Parabole con il bavaglio? Al Cairo nei giorni scorsi i ministri dell'informazione dei 22 Paesi della Lega Araba si sono accordati su una bozza di documento che impone una «regolamentazione» e restrizioni precise a quelle televisioni satellitari arabe che offendano i propri governi. Spesso sponsorizzate da investitori privati e indipendenti da finanziamenti di Stato, hanno spesso mandato in onda programmi che le televisioni pubbliche arabe non potrebbero mai trasmettere e azzardato critiche ai governi nazionali.
Parabole con il bavaglio? Al Cairo nei giorni scorsi i ministri dell’informazione dei 22 Paesi della Lega Araba si sono accordati su una bozza di documento che impone una «regolamentazione» e restrizioni precise a quelle televisioni satellitari arabe che offendano i propri governi.

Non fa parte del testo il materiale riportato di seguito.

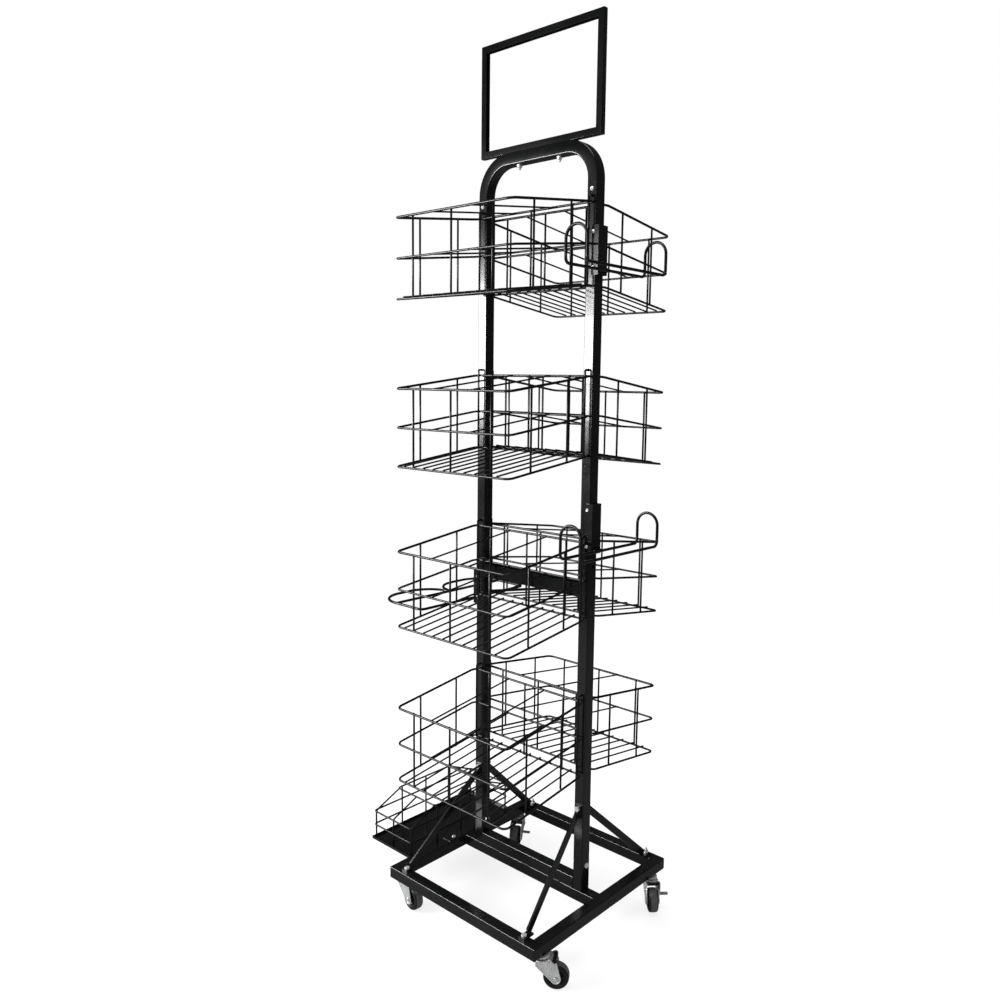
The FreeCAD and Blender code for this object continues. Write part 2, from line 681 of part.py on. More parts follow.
def right_bracket(bottom, top, hook_heights):
    """Channel round the outside of the right post."""
    inner_y = TUBE / 2 + BRACKET_GAP
    outer_y = inner_y + BRACKET_SHEET
    heights = (bottom, top)
    blank = box((BRACKET_BACK_X, BRACKET_WEB_X), (-outer_y, outer_y), heights)
    throat = box((BRACKET_BACK_X, BRACKET_WEB_X - BRACKET_SHEET), (-inner_y, inner_y), heights)
    channel = blank.cut(throat)
    for z in hook_heights:
        start = V(POST_X, -outer_y - 1, z)
        channel = channel.cut(Part.makeCylinder(HOOK_HOLE_DIAMETER, 2 * outer_y + 2, start, Y_AXIS))
    for z in bracket_screw_heights(bottom, top):
        start = V(BRACKET_SCREW_X, -outer_y - 1, z)
        channel = bolt_hole(channel, start, Y_AXIS, 4, 2 * outer_y + 2)
    for y in (-BRACKET_ARM_Y, BRACKET_ARM_Y):
        start = V(BRACKET_WEB_X - 2 * BRACKET_SHEET, y, bottom + BRACKET_BELOW_WIRE)
        channel = bolt_hole(channel, start, X_AXIS, HANGER_WIRE, 3 * BRACKET_SHEET)
    return channel


def bracket_screw_heights(bottom, top):
    return (bottom + 15.0, top - 12.0)


def bracket_screws(side, bottom, top):
    """Screws through both flanges of one bracket into the post."""
    seat_y = TUBE / 2 + BRACKET_GAP + BRACKET_SHEET
    screws = []
    for z in bracket_screw_heights(bottom, top):
        for face in (-1, 1):
            seat = V(side * BRACKET_SCREW_X, face * seat_y, z)
            screws.append(pan_screw(seat, Y_AXIS * -face, 4, 6))
    return screws


def bracket_arms(wire_x, wire_z):
    """Short wires from the carried wire back through the bracket web."""
    side = math.copysign(1, wire_x)
    tail_x = side * (BRACKET_WEB_X - BRACKET_SHEET - BRACKET_ARM_TAIL)
    sides = (-BRACKET_ARM_Y, BRACKET_ARM_Y)
    return [rod(V(tail_x, y, wire_z), V(wire_x, y, wire_z), HANGER_WIRE) for y in sides]


def rail_hanger(rail_z):
    """Two level rails joined by an upright loop at each end."""
    top_z = rail_z + RAIL_LOOP_HEIGHT
    length = RAIL_HALF_LENGTH
    loop_far = path_edges([
        V(RAIL_INNER_X, 0, rail_z),
        V(RAIL_INNER_X, length, rail_z),
        V(RAIL_INNER_X, length, top_z - RAIL_TOP_BEND),
    ], RAIL_FOOT_BEND)
    loop_top = path_edges([
        V(RAIL_INNER_X, length, top_z - RAIL_TOP_BEND),
        V(RAIL_INNER_X, length, top_z),
        V(RAIL_OUTER_X, length, top_z),
        V(RAIL_OUTER_X, length, top_z - RAIL_TOP_BEND),
    ], RAIL_TOP_BEND)
    loop_near = path_edges([
        V(RAIL_OUTER_X, length, top_z - RAIL_TOP_BEND),
        V(RAIL_OUTER_X, length, rail_z),
        V(RAIL_OUTER_X, 0, rail_z),
    ], RAIL_FOOT_BEND)
    half = swept_wire(loop_far + loop_top + loop_near, HANGER_WIRE)
    return fused([half, mirrored(half, Y_AXIS)] + bracket_arms(RAIL_INNER_X, rail_z))


def umbrella_ring():
    """Flat ring: a straight rail at the post and two rounded bays beyond a straight spine."""
    rail = [
        V(RING_NEAR_X, 0, RING_Z),
        V(RING_NEAR_X, -RING_HALF_LENGTH, RING_Z),
        V(RING_SPINE_X, -RING_HALF_LENGTH, RING_Z),
    ]
    near_edges = path_edges(rail, RING_CORNER)
    bay_edges = path_edges([
        rail[-1],
        V(RING_OUTER_X, -RING_HALF_LENGTH, RING_Z),
        V(RING_OUTER_X, -RING_WAIST_Y, RING_Z),
        V(RING_SPINE_X, -RING_WAIST_Y, RING_Z),
    ], RING_BAY_BEND)
    half = swept_wire(near_edges + bay_edges, HANGER_WIRE)
    reach = RING_HALF_LENGTH
    spine = rod(V(RING_SPINE_X, -reach, RING_Z), V(RING_SPINE_X, reach, RING_Z), HANGER_WIRE)
    pieces = [half, mirrored(half, Y_AXIS), spine] + bracket_arms(RING_NEAR_X, RING_Z)
    return pieces[0].multiFuse(pieces[1:])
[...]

Le reti sono da tempo un problema per governi come Egitto e Arabia Saudita. Spesso sponsorizzate da investitori privati e indipendenti da finanziamenti di Stato, hanno dato prova di muoversi in modo libero, mandando in onda programmi che le televisioni pubbliche arabe non potrebbero mai trasmettere e azzardando critiche ai governi nazionali.
L’incontro che ha dato vita al documento, è stato voluto dal governo egiziano, che ospita la Lega Araba e sul cui territorio hanno sede diverse tivù arabe satellitari.
Il ministro dell’Informazione Anas al-Fiqi ha dichiarato che il suo Paese sarà il primo ad applicare il documento del Cairo. «Alcune tivù satellite sono uscite di strada», ha commentato.
Uno dei punti del documento obbliga le televisioni a «non offendere i leader, ma anche i simboli religiosi e politici dei Paesi arabi». Il documento autorizza a ritirare, congelare o non rinnovare i permessi a quei media che non rispetteranno le nuove disposizioni. Sostiene che le tivù satellitari non dovranno «danneggiare l’armonia sociale, l’unità nazionale, l’ordine pubblico e i lavori tradizionali». Afferma che la programmazione dovrà anche «conformarsi ai valori religiosi e morali della società araba e tener conto della sua struttura familiare». Le reti televisive dovranno astenersi dal «programmare qualsiasi cosa che metta in questione Dio, le religioni monoteiste, i profeti, gruppi o simboli delle varie comunità religiose». Inoltre saranno da evitare immagini «erotiche o oscene» e programmi che «incoraggino l’uso di fumo e alcol», proibiti dall’islam. Il documento del Cairo sottolinea il ruolo delle tivù come strumenti per proteggere l’identità araba dai deleteri effetti della globalizzazione».
Il governo del Qatar, in cui ha sede la rete Al Jazeera, ha dichiarato che «sta ancora studiando il documento» e che non ha intenzione per il momento di adottarlo, più per motivi legali che politici. E questo congelamento di giudizio, secondo i commentatori, permetterà ad Al Jazeera di continuare ad operare liberamente.
Agnes Callamard, di Articolo 19, organizzazione internazionale per la libertà di stampa, intervistata da Al Jazeera ha affermato: «È il primo passo verso la censura, che toglierà a milioni di persone nella regione la possibilità di essere informate. Stanno semplicemente provando a ostacolare notizie libere e punti di vista diversi».